§ Records provided:
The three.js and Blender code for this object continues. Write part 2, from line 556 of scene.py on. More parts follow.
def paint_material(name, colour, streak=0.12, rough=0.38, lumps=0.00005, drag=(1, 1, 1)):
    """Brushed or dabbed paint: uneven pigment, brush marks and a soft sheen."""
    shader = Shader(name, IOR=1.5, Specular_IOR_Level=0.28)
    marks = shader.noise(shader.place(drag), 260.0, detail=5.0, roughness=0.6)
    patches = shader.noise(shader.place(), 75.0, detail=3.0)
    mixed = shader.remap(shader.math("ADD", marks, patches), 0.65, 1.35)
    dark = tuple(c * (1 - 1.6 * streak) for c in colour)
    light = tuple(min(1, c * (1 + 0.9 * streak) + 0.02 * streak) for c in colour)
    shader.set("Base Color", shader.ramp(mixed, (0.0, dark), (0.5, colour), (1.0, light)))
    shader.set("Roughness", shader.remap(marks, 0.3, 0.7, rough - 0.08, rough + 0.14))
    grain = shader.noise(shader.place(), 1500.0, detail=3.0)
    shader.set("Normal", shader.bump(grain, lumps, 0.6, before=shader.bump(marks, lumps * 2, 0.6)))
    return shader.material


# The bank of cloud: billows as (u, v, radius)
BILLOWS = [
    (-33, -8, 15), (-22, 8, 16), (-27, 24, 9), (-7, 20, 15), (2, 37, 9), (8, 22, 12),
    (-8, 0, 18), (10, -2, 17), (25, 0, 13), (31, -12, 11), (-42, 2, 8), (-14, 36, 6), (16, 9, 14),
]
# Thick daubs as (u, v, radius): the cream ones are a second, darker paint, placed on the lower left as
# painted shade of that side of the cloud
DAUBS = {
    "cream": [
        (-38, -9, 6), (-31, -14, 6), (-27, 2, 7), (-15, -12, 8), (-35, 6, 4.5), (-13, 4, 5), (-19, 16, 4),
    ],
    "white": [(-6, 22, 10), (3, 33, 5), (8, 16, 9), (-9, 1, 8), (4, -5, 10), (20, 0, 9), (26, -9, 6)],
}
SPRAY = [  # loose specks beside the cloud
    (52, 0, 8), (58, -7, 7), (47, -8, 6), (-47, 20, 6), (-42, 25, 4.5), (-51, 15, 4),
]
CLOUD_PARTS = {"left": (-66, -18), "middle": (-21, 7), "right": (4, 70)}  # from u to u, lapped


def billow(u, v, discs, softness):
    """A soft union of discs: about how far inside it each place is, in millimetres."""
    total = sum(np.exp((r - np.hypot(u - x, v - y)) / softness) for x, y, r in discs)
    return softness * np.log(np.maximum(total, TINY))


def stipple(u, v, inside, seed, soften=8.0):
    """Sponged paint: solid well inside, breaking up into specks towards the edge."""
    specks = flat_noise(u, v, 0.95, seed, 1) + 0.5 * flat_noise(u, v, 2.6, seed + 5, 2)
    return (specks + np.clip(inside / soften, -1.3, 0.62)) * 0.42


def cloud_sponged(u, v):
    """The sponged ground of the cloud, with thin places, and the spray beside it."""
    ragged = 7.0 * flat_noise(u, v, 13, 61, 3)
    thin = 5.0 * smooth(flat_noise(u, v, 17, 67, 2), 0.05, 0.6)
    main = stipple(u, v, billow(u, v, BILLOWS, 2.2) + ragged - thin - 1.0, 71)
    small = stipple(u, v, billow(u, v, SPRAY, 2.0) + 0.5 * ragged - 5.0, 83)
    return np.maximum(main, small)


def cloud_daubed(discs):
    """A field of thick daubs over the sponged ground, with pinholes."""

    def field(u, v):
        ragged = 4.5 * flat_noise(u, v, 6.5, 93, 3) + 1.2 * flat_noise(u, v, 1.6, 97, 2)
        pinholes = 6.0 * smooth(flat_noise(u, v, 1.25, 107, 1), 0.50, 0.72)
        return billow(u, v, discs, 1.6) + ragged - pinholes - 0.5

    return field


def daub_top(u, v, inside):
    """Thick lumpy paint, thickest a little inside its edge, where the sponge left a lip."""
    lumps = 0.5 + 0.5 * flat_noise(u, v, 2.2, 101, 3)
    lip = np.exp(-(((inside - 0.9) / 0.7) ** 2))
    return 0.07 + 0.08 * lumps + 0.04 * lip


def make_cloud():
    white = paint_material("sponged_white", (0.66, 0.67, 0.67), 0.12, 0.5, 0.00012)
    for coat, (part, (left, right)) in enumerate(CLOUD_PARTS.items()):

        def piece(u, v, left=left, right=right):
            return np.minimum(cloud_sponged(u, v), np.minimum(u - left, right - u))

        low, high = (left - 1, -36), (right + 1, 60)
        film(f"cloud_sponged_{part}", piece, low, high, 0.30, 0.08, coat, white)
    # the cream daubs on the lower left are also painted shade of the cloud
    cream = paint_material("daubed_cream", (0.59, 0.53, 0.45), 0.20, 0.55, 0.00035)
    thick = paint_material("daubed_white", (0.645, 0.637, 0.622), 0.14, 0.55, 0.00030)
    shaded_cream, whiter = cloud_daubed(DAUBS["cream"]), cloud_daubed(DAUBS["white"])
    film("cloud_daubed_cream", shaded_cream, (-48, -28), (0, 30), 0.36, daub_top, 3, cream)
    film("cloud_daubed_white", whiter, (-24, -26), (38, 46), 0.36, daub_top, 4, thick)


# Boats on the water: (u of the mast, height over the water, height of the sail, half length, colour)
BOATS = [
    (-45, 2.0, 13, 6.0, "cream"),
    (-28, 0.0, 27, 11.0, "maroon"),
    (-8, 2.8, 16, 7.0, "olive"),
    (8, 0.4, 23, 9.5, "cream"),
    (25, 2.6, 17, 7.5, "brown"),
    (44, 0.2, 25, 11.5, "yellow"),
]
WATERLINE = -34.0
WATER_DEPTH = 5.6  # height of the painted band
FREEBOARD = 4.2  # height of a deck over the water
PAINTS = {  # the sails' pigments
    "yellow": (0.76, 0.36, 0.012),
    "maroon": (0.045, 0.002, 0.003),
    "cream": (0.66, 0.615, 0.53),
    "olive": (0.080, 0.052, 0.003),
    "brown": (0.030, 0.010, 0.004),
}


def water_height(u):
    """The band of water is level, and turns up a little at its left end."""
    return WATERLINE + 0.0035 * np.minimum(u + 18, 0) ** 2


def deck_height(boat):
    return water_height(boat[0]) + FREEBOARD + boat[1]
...
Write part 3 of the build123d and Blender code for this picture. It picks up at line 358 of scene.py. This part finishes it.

§ Objective: Copy every line of the listing that includes the string "scene".

§ Exercise answer:
The three.js and Blender code for this object continues. Write part 2, from line 556 of scene.py on. More parts follow.
Write part 3 of the build123d and Blender code for this picture. It picks up at line 358 of scene.py. This part finishes it.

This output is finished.